### Objective
Lines holding the string "update" are the ones to copy from this listing.

3D code data:
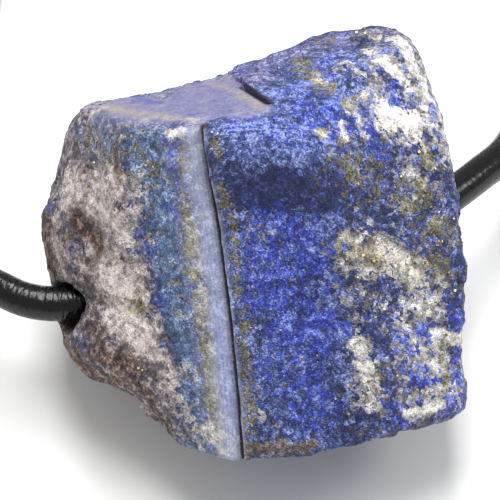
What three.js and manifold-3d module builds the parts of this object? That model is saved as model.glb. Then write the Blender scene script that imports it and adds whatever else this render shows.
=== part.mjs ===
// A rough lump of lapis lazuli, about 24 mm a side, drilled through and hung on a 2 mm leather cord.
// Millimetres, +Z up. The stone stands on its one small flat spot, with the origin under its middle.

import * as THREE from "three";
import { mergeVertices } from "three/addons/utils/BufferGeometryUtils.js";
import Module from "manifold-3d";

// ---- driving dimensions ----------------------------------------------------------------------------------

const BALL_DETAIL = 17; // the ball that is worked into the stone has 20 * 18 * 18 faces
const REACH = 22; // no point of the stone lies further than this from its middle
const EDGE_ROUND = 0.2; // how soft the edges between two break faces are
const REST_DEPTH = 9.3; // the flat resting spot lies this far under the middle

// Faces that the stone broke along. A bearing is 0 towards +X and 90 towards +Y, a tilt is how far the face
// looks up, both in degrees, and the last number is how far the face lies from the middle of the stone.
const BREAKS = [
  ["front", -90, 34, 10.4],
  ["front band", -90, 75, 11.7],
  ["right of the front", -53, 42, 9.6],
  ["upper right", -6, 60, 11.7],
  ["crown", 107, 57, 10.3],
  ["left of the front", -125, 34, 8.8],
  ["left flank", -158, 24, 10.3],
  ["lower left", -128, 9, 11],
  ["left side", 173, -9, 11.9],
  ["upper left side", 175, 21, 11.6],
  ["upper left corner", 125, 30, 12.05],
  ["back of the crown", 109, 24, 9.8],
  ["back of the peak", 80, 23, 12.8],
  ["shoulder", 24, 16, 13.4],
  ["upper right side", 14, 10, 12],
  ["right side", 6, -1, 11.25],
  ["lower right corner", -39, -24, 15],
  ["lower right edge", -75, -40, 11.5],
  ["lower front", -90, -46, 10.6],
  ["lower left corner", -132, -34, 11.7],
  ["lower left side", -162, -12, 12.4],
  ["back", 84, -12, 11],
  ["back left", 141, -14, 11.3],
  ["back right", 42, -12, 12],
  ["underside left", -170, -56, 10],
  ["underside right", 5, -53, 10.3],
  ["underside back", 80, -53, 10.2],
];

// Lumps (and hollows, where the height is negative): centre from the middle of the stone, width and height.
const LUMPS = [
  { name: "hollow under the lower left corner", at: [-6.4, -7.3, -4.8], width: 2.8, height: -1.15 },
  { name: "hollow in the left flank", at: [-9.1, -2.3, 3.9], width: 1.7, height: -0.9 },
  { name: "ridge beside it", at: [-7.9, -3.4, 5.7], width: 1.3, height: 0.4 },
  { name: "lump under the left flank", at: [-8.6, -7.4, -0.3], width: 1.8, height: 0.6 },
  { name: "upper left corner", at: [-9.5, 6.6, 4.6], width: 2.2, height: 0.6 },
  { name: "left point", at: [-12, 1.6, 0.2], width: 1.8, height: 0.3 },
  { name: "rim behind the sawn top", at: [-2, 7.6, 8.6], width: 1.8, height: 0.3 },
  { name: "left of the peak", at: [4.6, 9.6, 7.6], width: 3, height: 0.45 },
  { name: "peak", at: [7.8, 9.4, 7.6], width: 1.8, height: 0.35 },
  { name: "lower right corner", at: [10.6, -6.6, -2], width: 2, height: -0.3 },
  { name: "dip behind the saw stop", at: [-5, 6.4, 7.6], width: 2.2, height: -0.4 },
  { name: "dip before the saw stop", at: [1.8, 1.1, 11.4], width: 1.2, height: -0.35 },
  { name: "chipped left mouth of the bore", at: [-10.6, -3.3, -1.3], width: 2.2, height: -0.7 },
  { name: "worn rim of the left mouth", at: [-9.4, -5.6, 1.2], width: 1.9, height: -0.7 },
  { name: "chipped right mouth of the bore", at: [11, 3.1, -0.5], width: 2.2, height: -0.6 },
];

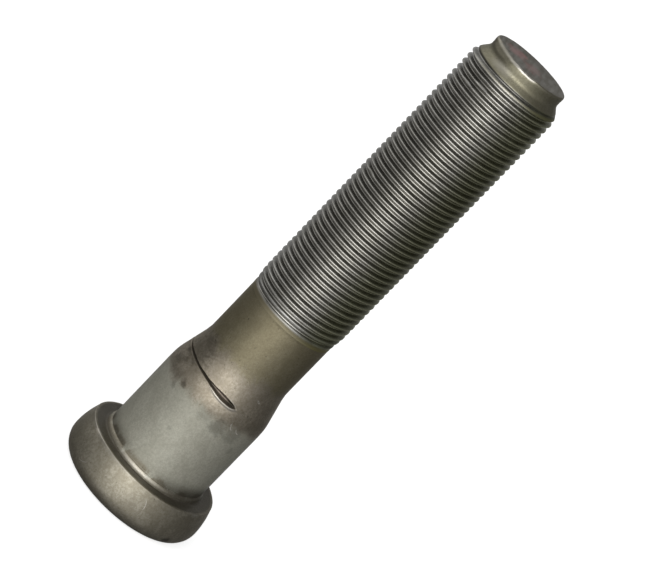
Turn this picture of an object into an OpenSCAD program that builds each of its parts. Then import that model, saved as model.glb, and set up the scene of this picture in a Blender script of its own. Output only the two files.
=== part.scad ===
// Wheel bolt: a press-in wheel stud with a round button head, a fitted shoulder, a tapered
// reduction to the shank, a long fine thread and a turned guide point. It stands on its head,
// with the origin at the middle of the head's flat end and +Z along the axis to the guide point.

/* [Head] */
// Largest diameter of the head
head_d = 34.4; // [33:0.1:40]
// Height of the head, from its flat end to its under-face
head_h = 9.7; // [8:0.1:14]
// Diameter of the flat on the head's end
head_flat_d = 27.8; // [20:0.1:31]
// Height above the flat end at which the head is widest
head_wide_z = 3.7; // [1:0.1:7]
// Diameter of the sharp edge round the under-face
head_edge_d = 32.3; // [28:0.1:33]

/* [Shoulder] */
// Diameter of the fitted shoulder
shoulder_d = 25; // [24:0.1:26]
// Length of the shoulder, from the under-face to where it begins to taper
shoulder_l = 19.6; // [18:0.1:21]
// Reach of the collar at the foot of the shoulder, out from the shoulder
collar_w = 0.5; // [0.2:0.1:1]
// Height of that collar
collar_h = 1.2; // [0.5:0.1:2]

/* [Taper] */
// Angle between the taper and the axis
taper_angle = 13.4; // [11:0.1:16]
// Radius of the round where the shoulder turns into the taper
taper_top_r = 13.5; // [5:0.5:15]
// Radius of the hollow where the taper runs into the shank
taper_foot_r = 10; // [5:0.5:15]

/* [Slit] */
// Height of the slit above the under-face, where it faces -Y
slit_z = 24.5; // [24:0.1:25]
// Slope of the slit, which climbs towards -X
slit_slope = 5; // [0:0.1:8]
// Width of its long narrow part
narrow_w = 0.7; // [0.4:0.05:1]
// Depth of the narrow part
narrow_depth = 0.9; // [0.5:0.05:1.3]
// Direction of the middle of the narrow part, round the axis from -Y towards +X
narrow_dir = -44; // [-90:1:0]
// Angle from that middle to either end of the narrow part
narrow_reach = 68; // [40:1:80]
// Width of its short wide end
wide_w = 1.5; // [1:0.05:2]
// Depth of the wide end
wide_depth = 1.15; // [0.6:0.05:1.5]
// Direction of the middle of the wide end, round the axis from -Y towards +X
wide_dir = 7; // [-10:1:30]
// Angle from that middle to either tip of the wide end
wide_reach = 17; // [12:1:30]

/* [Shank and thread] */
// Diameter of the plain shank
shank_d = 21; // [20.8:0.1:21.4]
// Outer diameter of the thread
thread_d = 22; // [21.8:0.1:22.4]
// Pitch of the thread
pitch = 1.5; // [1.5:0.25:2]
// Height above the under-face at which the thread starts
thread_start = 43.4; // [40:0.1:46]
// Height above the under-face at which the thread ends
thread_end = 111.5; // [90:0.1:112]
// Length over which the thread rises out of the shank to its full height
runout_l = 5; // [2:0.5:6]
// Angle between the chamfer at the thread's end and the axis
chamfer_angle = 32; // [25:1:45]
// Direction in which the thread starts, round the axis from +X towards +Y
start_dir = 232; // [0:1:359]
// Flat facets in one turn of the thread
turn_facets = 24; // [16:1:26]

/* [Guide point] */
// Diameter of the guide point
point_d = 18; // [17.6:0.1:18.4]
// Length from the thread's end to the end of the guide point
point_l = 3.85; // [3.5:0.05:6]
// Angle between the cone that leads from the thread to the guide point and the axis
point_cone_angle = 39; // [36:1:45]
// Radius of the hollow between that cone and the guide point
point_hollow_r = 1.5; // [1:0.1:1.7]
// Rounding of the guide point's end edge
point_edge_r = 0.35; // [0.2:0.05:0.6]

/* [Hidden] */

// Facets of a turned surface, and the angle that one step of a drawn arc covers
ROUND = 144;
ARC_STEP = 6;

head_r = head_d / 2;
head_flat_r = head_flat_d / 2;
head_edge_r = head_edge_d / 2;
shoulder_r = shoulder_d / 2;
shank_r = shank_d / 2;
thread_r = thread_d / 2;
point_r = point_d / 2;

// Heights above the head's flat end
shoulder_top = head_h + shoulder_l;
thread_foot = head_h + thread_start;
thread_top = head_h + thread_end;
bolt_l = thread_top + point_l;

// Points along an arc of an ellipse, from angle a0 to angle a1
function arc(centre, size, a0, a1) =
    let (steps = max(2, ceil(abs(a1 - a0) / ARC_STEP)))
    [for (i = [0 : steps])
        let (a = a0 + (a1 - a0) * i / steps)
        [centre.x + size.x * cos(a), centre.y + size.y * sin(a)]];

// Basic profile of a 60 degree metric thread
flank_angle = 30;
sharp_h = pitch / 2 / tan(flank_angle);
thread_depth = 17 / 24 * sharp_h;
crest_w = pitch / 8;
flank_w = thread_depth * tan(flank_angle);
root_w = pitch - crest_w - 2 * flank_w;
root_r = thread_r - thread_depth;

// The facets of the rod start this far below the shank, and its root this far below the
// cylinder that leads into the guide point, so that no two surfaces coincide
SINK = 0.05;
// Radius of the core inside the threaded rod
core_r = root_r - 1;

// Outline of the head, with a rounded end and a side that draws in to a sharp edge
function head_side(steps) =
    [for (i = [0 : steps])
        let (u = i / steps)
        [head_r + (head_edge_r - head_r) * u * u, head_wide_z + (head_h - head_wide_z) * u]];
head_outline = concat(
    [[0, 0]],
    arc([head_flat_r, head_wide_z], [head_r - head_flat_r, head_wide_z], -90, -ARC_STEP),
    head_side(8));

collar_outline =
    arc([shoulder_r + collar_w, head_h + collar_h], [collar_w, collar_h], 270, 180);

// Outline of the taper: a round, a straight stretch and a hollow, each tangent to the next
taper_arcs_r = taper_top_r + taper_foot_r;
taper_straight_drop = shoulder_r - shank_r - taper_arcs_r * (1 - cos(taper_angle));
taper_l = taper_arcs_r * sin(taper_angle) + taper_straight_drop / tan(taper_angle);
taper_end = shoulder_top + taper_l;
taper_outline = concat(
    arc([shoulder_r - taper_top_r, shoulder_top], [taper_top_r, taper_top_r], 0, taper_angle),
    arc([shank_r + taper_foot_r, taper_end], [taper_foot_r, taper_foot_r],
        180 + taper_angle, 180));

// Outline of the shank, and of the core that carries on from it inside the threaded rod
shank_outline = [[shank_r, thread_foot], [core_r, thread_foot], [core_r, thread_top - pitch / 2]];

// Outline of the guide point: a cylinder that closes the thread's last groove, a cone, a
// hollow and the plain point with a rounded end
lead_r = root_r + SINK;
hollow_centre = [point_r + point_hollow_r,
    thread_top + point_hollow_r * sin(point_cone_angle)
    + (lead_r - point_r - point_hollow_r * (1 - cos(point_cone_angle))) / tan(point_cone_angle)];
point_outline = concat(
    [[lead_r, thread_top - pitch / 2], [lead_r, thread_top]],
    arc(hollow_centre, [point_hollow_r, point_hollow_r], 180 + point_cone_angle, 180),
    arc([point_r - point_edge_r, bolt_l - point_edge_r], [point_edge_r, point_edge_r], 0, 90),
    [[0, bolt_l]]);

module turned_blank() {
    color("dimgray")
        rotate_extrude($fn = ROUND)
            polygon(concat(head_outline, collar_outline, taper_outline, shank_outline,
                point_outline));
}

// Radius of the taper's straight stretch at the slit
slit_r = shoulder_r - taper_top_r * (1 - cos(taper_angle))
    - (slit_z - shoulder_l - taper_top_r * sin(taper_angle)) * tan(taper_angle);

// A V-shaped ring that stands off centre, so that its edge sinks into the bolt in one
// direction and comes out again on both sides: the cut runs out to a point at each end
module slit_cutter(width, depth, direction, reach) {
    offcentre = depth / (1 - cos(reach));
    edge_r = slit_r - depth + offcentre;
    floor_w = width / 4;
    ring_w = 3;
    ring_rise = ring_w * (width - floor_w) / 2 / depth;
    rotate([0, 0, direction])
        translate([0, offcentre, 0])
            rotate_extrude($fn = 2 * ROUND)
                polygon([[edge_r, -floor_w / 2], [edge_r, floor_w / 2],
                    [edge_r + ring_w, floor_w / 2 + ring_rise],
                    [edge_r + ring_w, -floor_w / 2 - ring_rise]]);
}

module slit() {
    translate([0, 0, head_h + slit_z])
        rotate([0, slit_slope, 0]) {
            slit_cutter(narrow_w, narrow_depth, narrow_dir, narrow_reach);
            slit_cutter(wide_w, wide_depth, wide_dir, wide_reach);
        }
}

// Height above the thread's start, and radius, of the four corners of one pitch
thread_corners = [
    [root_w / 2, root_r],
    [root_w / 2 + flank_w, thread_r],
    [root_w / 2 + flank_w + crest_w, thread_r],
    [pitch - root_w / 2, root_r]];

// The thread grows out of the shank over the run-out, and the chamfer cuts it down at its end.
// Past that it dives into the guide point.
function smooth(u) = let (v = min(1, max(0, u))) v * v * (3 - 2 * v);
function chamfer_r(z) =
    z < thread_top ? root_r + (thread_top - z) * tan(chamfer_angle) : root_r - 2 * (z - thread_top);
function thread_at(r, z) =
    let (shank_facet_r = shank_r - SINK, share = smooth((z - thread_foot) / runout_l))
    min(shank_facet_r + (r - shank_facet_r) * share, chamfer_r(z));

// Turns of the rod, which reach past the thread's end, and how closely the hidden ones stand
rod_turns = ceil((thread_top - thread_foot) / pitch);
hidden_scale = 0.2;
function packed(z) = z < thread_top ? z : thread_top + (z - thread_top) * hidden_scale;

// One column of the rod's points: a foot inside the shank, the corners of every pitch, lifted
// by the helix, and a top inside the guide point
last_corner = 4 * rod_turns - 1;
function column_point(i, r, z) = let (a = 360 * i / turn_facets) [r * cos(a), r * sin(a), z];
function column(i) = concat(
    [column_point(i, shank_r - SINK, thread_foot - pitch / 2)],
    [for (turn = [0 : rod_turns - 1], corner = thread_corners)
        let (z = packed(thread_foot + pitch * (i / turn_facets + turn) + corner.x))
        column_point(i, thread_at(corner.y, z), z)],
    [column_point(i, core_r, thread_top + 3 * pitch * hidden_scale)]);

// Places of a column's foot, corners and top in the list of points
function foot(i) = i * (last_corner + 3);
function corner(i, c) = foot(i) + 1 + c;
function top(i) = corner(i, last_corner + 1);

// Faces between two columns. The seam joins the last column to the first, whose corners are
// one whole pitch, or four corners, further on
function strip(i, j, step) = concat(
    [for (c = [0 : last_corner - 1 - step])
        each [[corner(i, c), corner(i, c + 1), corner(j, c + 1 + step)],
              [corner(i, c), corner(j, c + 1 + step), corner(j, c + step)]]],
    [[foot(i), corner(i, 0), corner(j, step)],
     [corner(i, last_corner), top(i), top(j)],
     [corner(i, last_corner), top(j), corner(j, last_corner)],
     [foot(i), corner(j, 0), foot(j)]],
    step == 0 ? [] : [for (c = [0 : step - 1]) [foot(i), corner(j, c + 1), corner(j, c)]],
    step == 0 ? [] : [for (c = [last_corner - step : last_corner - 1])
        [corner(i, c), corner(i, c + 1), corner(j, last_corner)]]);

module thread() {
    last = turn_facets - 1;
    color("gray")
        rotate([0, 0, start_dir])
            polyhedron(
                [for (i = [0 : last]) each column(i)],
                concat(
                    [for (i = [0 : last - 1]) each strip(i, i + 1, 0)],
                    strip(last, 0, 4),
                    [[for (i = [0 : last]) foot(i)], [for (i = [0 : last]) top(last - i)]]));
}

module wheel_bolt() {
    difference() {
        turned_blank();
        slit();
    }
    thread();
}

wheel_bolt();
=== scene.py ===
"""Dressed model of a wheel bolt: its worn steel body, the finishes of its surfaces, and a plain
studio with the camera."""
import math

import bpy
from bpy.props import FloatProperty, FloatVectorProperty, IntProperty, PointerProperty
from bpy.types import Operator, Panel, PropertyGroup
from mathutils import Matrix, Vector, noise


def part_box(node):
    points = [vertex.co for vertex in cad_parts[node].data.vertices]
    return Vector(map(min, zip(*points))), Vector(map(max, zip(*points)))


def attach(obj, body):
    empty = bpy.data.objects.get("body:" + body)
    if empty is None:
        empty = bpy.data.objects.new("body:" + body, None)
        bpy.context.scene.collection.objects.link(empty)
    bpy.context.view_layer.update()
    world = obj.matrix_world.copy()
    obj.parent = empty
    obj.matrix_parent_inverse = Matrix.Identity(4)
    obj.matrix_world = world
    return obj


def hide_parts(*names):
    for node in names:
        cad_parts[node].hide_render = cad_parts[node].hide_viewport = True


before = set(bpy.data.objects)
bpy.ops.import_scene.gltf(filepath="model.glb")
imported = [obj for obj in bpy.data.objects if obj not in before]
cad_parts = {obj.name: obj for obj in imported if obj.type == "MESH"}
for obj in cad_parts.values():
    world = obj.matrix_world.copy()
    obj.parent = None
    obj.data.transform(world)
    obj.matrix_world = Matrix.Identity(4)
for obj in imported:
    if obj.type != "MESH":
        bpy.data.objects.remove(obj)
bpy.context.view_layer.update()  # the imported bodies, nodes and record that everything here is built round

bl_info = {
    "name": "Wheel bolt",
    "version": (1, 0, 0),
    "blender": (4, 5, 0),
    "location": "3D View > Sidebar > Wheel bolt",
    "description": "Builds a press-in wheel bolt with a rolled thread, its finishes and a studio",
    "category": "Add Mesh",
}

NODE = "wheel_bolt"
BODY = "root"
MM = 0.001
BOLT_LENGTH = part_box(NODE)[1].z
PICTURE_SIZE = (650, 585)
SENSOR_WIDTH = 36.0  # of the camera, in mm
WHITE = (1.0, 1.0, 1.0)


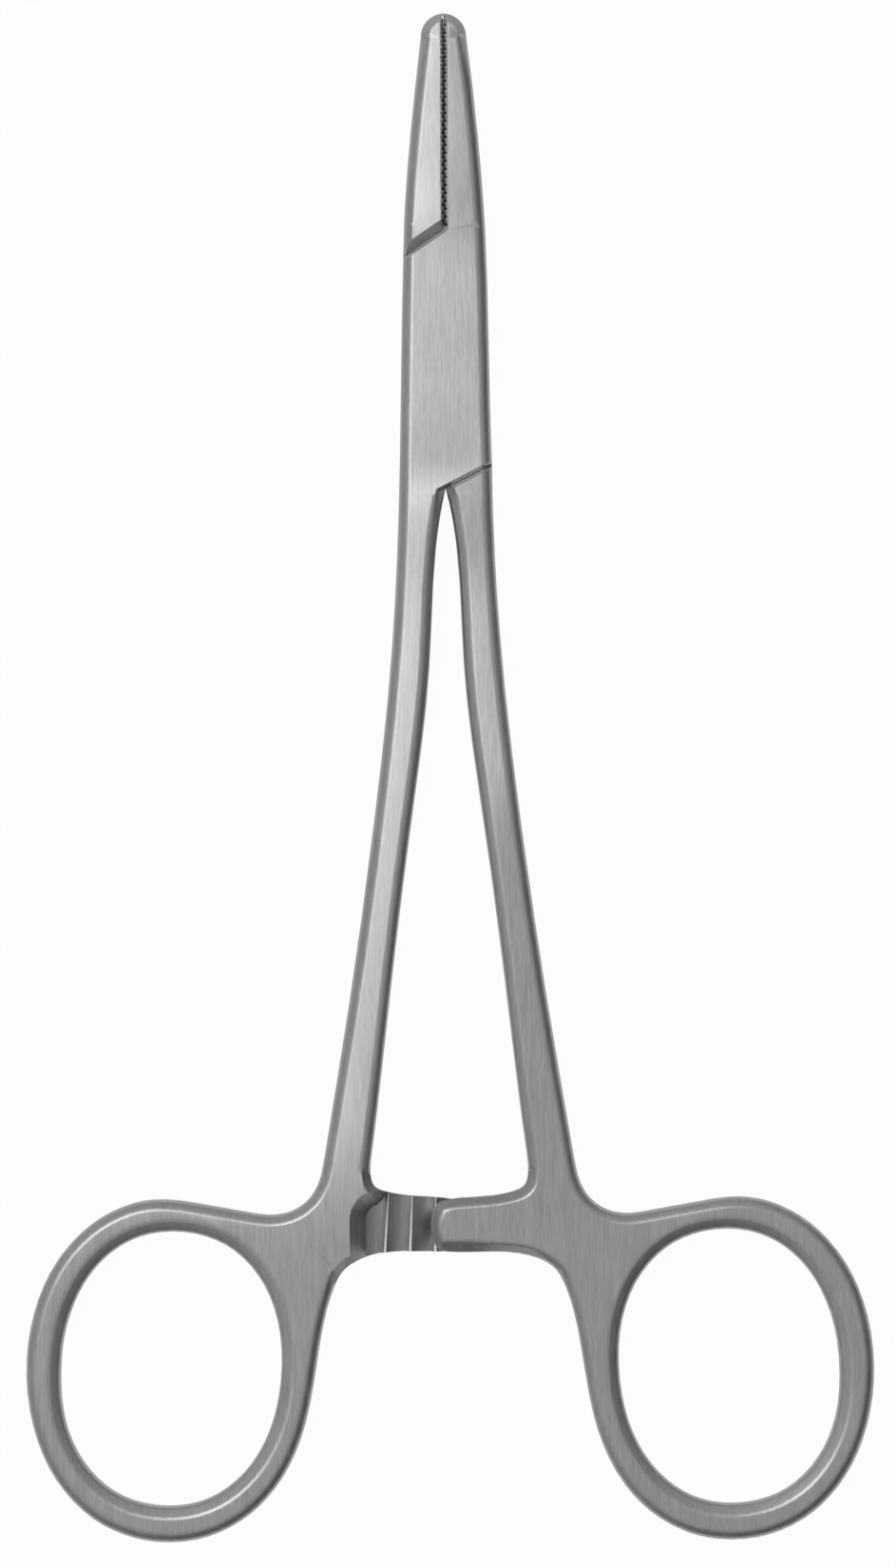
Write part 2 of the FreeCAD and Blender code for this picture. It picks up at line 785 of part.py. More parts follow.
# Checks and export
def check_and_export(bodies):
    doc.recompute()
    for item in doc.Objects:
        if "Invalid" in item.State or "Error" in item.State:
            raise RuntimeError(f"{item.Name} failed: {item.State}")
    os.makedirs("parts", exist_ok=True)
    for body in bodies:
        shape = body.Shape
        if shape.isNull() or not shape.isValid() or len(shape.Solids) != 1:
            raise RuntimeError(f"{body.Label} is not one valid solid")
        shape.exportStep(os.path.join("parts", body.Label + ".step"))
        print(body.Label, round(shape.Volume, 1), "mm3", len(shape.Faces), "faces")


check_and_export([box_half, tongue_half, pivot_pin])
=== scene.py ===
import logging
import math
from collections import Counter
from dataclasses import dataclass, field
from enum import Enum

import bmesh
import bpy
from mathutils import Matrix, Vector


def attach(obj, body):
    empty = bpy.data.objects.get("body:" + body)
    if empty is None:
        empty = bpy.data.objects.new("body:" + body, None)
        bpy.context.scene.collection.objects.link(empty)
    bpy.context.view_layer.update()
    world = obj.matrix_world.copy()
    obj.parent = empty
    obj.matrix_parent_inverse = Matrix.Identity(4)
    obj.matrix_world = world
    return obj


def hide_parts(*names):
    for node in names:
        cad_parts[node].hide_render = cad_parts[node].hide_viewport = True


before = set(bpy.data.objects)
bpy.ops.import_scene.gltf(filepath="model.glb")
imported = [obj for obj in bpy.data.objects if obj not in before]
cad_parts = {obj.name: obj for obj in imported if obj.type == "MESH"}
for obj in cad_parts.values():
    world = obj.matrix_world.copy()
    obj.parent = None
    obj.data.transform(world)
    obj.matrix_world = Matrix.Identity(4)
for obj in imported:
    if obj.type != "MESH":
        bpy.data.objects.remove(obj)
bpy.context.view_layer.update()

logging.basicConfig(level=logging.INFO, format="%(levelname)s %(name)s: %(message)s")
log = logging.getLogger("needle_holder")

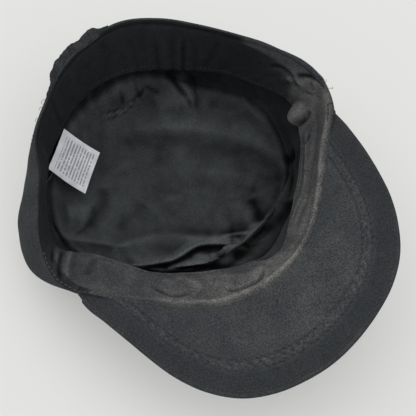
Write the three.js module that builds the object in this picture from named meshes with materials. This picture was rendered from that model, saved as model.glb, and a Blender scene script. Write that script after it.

### Correct response
    bpy.context.view_layer.update()
bpy.context.view_layer.update()  # the imported bodies, nodes and record that everything here is built round
    bpy.context.view_layer.update()
bpy.context.view_layer.update()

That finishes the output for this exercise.